Hombres, mujeres, niños y niñas, muertos.
Y una parte de Europa llora, grita, quiere que se salven, que no mueran, pero... pero que no vengan, que se vayan, que desaparezcan, que no existan y que no tengamos que verlos en la tele, y menos en nuestras calles, con sus mantas, en el metro, o en las escaleras de nuestras casas.
Algunos de forma irresponsable promueven el miedo a “los otros”, “los ilegales”, “los que vienen a vender sin licencia”, ”a gastar nuestra sanidad”, “a quedarse nuestras ayudas”, “a ocupar nuestras plazas de colegio”, “a pedir”, “a mendigar” “a delinquir”...

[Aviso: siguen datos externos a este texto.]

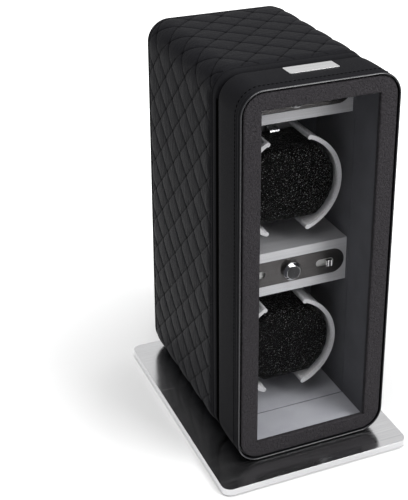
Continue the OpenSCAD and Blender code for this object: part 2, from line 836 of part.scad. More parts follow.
module door_frame() {
    color("burlywood") at_box() difference() {
        along_y(face_sink + face_t, door_d - leather_t) difference() {
            door_outline(leather_t);
            bay_outline(lining_t);
        }
        for (z = magnet_z) axis_y(magnet_x, door_d - magnet_t, z) cylinder(r = magnet_r, h = magnet_t + 1);
        for (z = hinge_z) at_leaf_screws(z) {
            axis_y(0, door_d + leaf_t - hinge_screw_l - 1, 0) cylinder(r = wood_r, h = hinge_screw_l + 1);
        }
    }
}

// Leather that wraps the door's sides and turns over its rear edge.
module door_cover() {
    color([0.14, 0.14, 0.15]) at_box() difference() {
        union() {
            along_y(0, door_d) difference() {
                door_outline(0);
                door_outline(leather_t);
            }
            along_y(door_d - leather_t, door_d) difference() {
                door_outline(leather_t / 2);
                bay_outline(lining_t);
            }
        }
        for (z = magnet_z) axis_y(magnet_x, door_d - 2 * leather_t, z) cylinder(r = magnet_r, h = 4 * leather_t);
        for (z = hinge_z) at_leaf_screws(z) axis_y(0, door_d - 3, 0) cylinder(r = wood_r, h = 4);
    }
}

module door_face() {
    color([0.28, 0.27, 0.29]) at_box() along_y(face_sink, face_sink + face_t) difference() {
        door_outline(leather_t + rim_gap);
        translate([-window_w / 2, window_z]) square([window_w, box_h - window_drop - window_z]);
    }
}

module window_pane() {
    color([0.8, 0.85, 0.88, 0.3]) at_box() along_y(face_sink + face_t, face_sink + face_t + pane_t) {
        bay_outline(lining_t - 0.2);
    }
}

module door_lining() {
    color([0.35, 0.35, 0.38]) at_box() along_y(face_sink + face_t + pane_t, door_d) difference() {
        bay_outline(lining_t);
        bay_outline(0);
    }
}

module nameplate() {
    color("gainsboro") at_box() translate([name_x, name_y, box_h]) linear_extrude(name_t) {
        square([name_w - 2, name_d], center = true);
        square([name_w, name_d - 2], center = true);
        for (x = [-1, 1], y = [-1, 1]) translate([x * (name_w / 2 - 1), y * (name_d / 2 - 1)]) circle(1);
    }
}

module door_magnets() {
    color("silver") at_box() for (z = magnet_z) axis_y(magnet_x, door_d - magnet_t, z) cylinder(r = magnet_r, h = magnet_t);
}

// ---------- Hinges ----------

// One leaf: a plate between x0 and the box's side, and knuckles on the pin's axis for the given spans.
module hinge_leaf(z, y0, spans) {
    x0 = box_w / 2 - leaf_w - 0.3;
    difference() {
        union() {
            translate([x0, y0, z - hinge_h / 2]) cube([leaf_w, leaf_t, hinge_h]);
            for (s = spans) translate([0, 0, z + s[0]]) {
                translate([x0, y0, 0]) cube([hinge_x - x0, leaf_t, s[1] - s[0]]);
                translate([hinge_x, hinge_y, 0]) cylinder(r = knuckle_r, h = s[1] - s[0]);
            }
        }
        translate([hinge_x, hinge_y, z - hinge_h]) cylinder(r = pin_r + run_gap, h = 2 * hinge_h);
        at_leaf_screws(z) leaf_holes(y0);
    }
}

// Countersinks that open towards the other leaf.
module leaf_holes(y0) {
    if (y0 < hinge_y) axis_y(0, y0 - 1, 0) cylinder(r = wood_r, h = leaf_t + 2);
    if (y0 < hinge_y) translate([0, y0 + leaf_t, 0]) rotate([90, 0, 0]) cylinder(r1 = hinge_head_r + 0.1, r2 = wood_r, h = leaf_t);
    if (y0 > hinge_y) axis_y(0, y0 - 1, 0) cylinder(r = wood_r, h = leaf_t + 2);
    if (y0 > hinge_y) axis_y(0, y0, 0) cylinder(r1 = hinge_head_r + 0.1, r2 = wood_r, h = leaf_t);
}

// The two screw places of a leaf, on its middle line.
module at_leaf_screws(z) {
    for (s = [-1, 1]) translate([(box_w + bay_w) / 4 + 0.3, 0, z + s * hinge_h / 3.2]) children();
}

module cabinet_hinge_leaves() {
    third = hinge_h / 6;
    color("dimgray") at_box() for (z = hinge_z) {
        hinge_leaf(z, cab_y - leaf_t, [[-3 * third, -third - 0.15], [third + 0.15, 3 * third]]);
    }
}

module door_hinge_leaves() {
    third = hinge_h / 6;
    color("dimgray") at_box() for (z = hinge_z) hinge_leaf(z, door_d, [[-third + 0.15, third - 0.15]]);
}

module hinge_pins() {
    color("silver") at_box() for (z = hinge_z) {
        translate([hinge_x, hinge_y, z - hinge_h / 2 - 0.5]) cylinder(r = pin_r, h = hinge_h + 1);
        for (s = [-1, 1]) translate([hinge_x, hinge_y, z + s * (hinge_h / 2 + 0.5)]) cylinder(r = knuckle_r - 0.5, h = 1, center = true);
    }
}

module cabinet_hinge_screws() {
    color("silver") at_box() for (z = hinge_z) at_leaf_screws(z) axis_y(0, cab_y - leaf_t, 0) {
        cylinder(r1 = hinge_head_r, r2 = wood_r, h = leaf_t - 0.1);
        cylinder(r = wood_r - 0.02, h = hinge_screw_l);
    }
}

module door_hinge_screws() {
    color("silver") at_box() for (z = hinge_z) at_leaf_screws(z) translate([0, door_d + leaf_t, 0]) rotate([90, 0, 0]) {
        cylinder(r1 = hinge_head_r, r2 = wood_r, h = leaf_t - 0.1);
        cylinder(r = wood_r - 0.02, h = hinge_screw_l);
    }
}

base_plate();
base_pads();
base_screws();
cabinet_shell();
quilted_cover();
front_binding();
back_panel();
back_screws();
power_socket();
side_linings();
floor_lining();
inner_back_wall();
strike_plates();
wiring();
lower_control_housing();
upper_control_housing();
lower_control_plate();
upper_control_plate();
lower_knob();
upper_knob();
lower_left_slide();
lower_right_slide();
upper_left_slide();
upper_right_slide();
lower_slide_switches();
upper_slide_switches();
lower_rotary_switch();
upper_rotary_switch();
lower_circuit_board();
upper_circuit_board();
lower_cradle();
upper_cradle();
lower_cushion();
upper_cushion();
lower_cushion_clip();
upper_cushion_clip();
lower_spindle();
upper_spindle();
spindle_bushes();
lower_drive_gear();
upper_drive_gear();
lower_pinion();
upper_pinion();
lower_motor();
upper_motor();
motor_brackets();
bracket_screws();
door_frame();
door_cover();
door_face();
door_lining();
window_pane();
nameplate();
door_magnets();
cabinet_hinge_leaves();
door_hinge_leaves();
hinge_pins();
cabinet_hinge_screws();
door_hinge_screws();
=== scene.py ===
"""The looks of a watch winder box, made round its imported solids: a quilted leather cabinet on a brushed
plate, a padded window door, suede linings, pebbled cushions in moulded cradles, and metal controls."""

import math

import bmesh
import bpy
from mathutils import Matrix, Vector


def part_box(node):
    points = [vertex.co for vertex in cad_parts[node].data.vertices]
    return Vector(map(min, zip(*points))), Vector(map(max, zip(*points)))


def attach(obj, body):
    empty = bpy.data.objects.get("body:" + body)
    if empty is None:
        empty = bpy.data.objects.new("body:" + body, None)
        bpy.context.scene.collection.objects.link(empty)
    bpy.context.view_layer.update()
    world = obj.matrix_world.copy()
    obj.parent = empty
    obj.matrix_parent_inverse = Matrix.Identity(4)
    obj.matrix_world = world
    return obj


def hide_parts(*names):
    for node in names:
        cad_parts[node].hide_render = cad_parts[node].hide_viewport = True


MM = 0.001
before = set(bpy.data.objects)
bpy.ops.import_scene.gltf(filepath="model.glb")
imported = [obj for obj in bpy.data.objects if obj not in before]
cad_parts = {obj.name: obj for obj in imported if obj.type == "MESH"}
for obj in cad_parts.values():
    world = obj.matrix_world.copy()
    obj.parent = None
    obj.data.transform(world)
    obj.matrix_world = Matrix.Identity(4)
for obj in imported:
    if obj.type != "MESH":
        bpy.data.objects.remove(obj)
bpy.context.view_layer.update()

# ---------- Places taken from the solids ----------

COVER_LOW, COVER_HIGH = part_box("quilted_cover")
DOOR_LOW, DOOR_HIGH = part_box("door_cover")
BINDING_LOW, BINDING_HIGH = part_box("front_binding")
MIDDLE = (COVER_LOW.x + COVER_HIGH.x) / 2
FRONT = DOOR_LOW.y
UNDER = COVER_LOW.z
WIDE = (COVER_HIGH.x - COVER_LOW.x) / MM
HIGH = (COVER_HIGH.z - COVER_LOW.z) / MM
DOOR_LIFT = (DOOR_LOW.z - COVER_LOW.z) / MM
DOOR_DEEP = (DOOR_HIGH.y - DOOR_LOW.y) / MM
CABINET = (BINDING_LOW.y - FRONT) / MM
QUILT_FRONT = (BINDING_HIGH.y - FRONT) / MM
CABINET_END = (COVER_HIGH.y - FRONT) / MM
CORNER, HOLE_CORNER = 17.0, 0.6
LEVELS = ("lower", "upper")
# Openings, in millimetres from the box's middle and underside: left, right, bottom, top
BAY = (-44.5, 44.5, 11.0, 266.4)
WINDOW = (-42.4, 42.4, 15.1, 264.3)
CORNER_STEPS = 14


def spot(x, y, z):
    """A point given in millimetres from the box's middle, the door's front and the box's underside."""
    return Vector((MIDDLE + x * MM, FRONT + y * MM, UNDER + z * MM))


# ---------- Bench tools ----------


def clear_selection():
    """Leaves nothing selected, in object mode."""
    if bpy.context.object and bpy.context.object.mode != "OBJECT":
        bpy.ops.object.mode_set(mode="OBJECT")
    bpy.ops.object.select_all(action="DESELECT")


def only(obj):
    """Leaves one object selected and active."""
    clear_selection()
    obj.select_set(True)
    bpy.context.view_layer.objects.active = obj


def named(name):
    obj = bpy.context.object
    obj.name = obj.data.name = name
    return obj


def edit(obj):
    only(obj)
    bpy.ops.object.mode_set(mode="EDIT")
    return bmesh.from_edit_mesh(obj.data)


def leave_edit(obj):
    bmesh.update_edit_mesh(obj.data)
    bpy.ops.object.mode_set(mode="OBJECT")


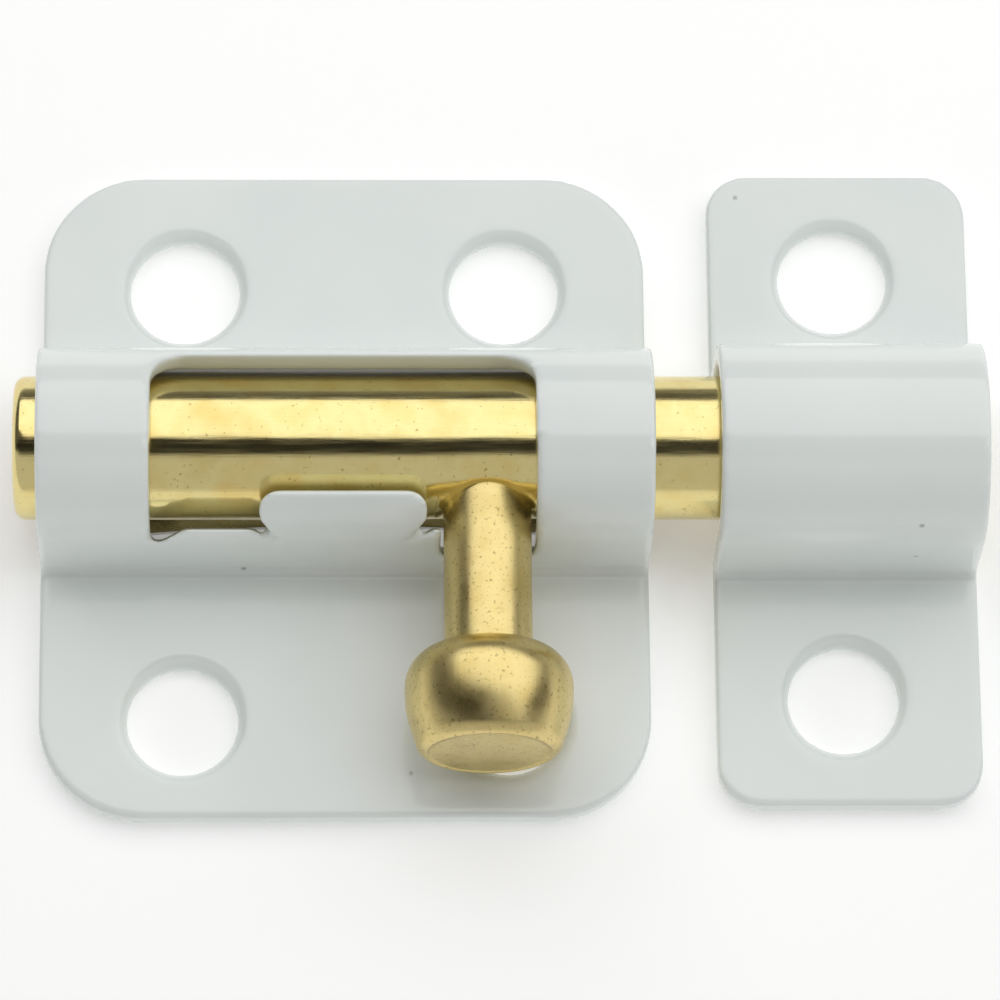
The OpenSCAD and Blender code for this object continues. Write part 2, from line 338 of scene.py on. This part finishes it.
def floor():
    """Pale seamless floor, wide enough to fill every view."""
    bm = bmesh.new()
    bmesh.ops.create_grid(bm, x_segments=1, y_segments=1, size=3.0)
    mesh = bpy.data.meshes.new("floor")
    bm.to_mesh(mesh)
    bm.free()
    plane = bpy.data.objects.new("floor", mesh)
    plane.location.z = -0.05 * MM
    bpy.context.collection.objects.link(plane)
    # Matt white board with a faint glow, which keeps the surround clean and nearly free of shadow
    material, *_ = new_material(
        "pale_floor", Roughness=0.9, Base_Color=linear("#f9f9f8"),
        Emission_Color=linear("#ffffff"), Emission_Strength=0.25)
    mesh.materials.append(material)


def softbox(name, place, aim, width, height, power):
    """A rectangular area light that faces a point."""
    light = bpy.data.lights.new(name, "AREA")
    light.shape = "RECTANGLE"
    light.size = width
    light.size_y = height
    light.energy = power
    lamp = bpy.data.objects.new(name, light)
    lamp.location = place
    lamp.rotation_euler = (Vector(aim) - Vector(place)).to_track_quat("-Z", "Y").to_euler()
    bpy.context.collection.objects.link(lamp)


def studio_world():
    """Surround that is pale to the front and dim behind, with a dark band where the camera stands."""
    world = bpy.data.worlds.new("studio")
    bpy.context.scene.world = world
    world.use_nodes = True
    tree = world.node_tree
    way = add_node(tree, "ShaderNodeTexCoord").outputs["Generated"]
    axes = add_node(tree, "ShaderNodeSeparateXYZ", Vector=way)
    angle = add_node(tree, "ShaderNodeMath", {"operation": "ARCTAN2"}, i0=axes.outputs["Y"],
                     i1=axes.outputs["Z"])
    # From the front horizon, 0, over the zenith, 0.5, to the back horizon, 1
    turn = add_node(tree, "ShaderNodeMapRange", Value=angle.outputs[0],
                    From_Min=-math.pi / 2, From_Max=math.pi / 2)
    band = ramp(tree, turn.outputs[0], [
        (0.0, 0.6),
        (0.10, 0.58),
        (0.31, 0.58),
        (0.345, 0.03),
        (0.45, 0.01),
        (0.5, 0.1),
        (0.8, 0.12),
        (0.9, 0.08),
        (1.0, 0.3),
    ])
    background = tree.nodes["Background"]
    tree.links.new(band, background.inputs["Color"])
    background.inputs["Strength"].default_value = 1.0


def camera():
    """Long lens high over the plates, turned a little so that the plates stand square."""
    azimuth, elevation, roll = math.radians(4.936), math.radians(70.5), math.radians(4.635)
    distance = 0.2818
    target = Vector((6.681, 0.394, 0)) * MM
    back = Vector((-math.sin(azimuth) * math.cos(elevation), -math.cos(azimuth) * math.cos(elevation),
                   math.sin(elevation)))
    data = bpy.data.cameras.new("camera")
    # Focal length in sensor widths
    reach = 6.546
    data.sensor_width = 36
    data.lens = data.sensor_width * reach
    data.clip_start = 0.01
    data.clip_end = 10
    eye = bpy.data.objects.new("camera", data)
    bpy.context.collection.objects.link(eye)
    aim = (-back).to_track_quat("-Z", "Y").to_matrix().to_4x4()
    eye.matrix_world = Matrix.Translation(target + back * distance) @ aim @ Matrix.Rotation(roll, 4, "Z")
    bpy.context.scene.camera = eye


floor()
studio_world()
# The one lamp stands above the latch and behind it
softbox("overhead", place=(0.06, 0.16, 0.30), aim=(0.006, 0, 0), width=0.95, height=0.44, power=1.72)
camera()

bpy.context.scene.view_settings.view_transform = "Standard"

Pero el miedo es sólo eso: miedo. Nuestro miedo a vivir un poco peor contra su miedo a no sobrevivir. Nuestro miedo a tener que compartir una pequeña parte del bienestar contra su miedo al hambre y a la muerte, tan profundo que les ha dado el valor de arriesgarlo todo, para venir sin otro equipaje que el propio miedo.
Miedo contra miedo. Y el suyo es más fuerte. Así que: abramos los ojos. No va a haber suficientes muros ni alambres que paren esto. Ni gases lacrimógenos ni pelotas de goma. O abordamos un drama humano desde la capacidad de amar que nos hace humanos, o acabaremos todos deshumanizados. Y habrá más muertos, muchos más. Ésta no es una batalla para protegernos de “los otros”. Ahora mismo esto es una guerra contra la vida.
Que los gobiernos dejen de amenazar con el “Efecto llamada”. Lo que necesita Europa, urgentemente, es una “Llamada al afecto”, una llamada a la empatía. Podrían ser nuestros hijos, hermanas o madres. Podríamos ser nosotros, como también fueron exiliados muchos de nuestros abuelos.
(Adaptado, por Juan Miguel Vergara, de un texto que Ada Colau ha publicado estos días).